A new research project I’m involved in will be included in the Best Paper Proceedings of the Academy of Management Meeting, this time for the 2016 Meeting in Anaheim, CA:
Daniel Z. Levin*, Jorge Walter**, & J. Keith Murnighan***
* Rutgers University, ** The George Washington University, *** Northwestern University
The vast majority of research on the value of social or professional relationships has focused on ties that already exist. We ask if it is possible to predict in advance—before people ever meet—which brand-new ties will yield more value in the form of useful work-related knowledge. We examine this question using three perspectives: the resource (actor) perspective, the relational (tie) perspective, and the network (structure) perspective. To test our predictions, we asked 150 executives to reach out for work-related advice from someone they had never met, and to complete a survey of their thoughts and judgments of the other person both before and after making a connection. Controlling for the effects of homophily, we find support for all three perspectives after a connection has been made, i.e., once there is already an existing tie. However, before tie formation—our focus in this paper—we find evidence only for the network perspective, in the form of either bonding or bridging. Our results suggest that the lack of reliable information about strangers—especially their likely relational or resource qualities—makes it difficult to predict which ties will turn out to be more valuable, but that an existing network structure remains a reliable predictor of value, even for brand-new ties.

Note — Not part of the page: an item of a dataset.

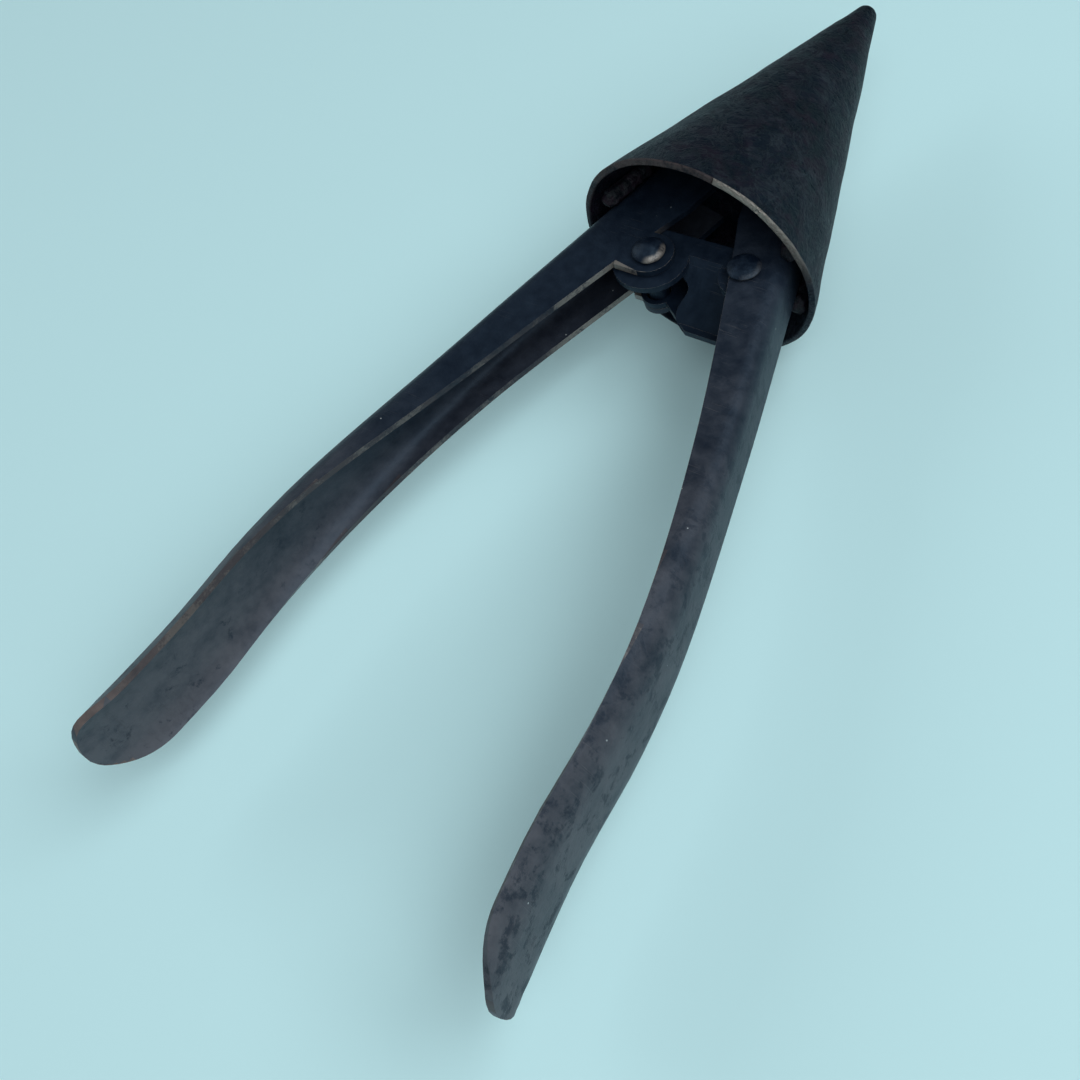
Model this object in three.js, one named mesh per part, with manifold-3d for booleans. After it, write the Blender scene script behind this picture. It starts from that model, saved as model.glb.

Keywords: Social networks, social capital, new ties, tie formation, knowledge transfer, advice seeking
I have just received notice from the GWSB Doctoral Student Association that I have been nominated for this year’s Peter B. Vaill Outstanding Doctoral Educator Award!
This represents my fourth nomination in the six years I’ve been here at GW (including winning this award in 2014). Thanks to our doctoral students for nominating me again!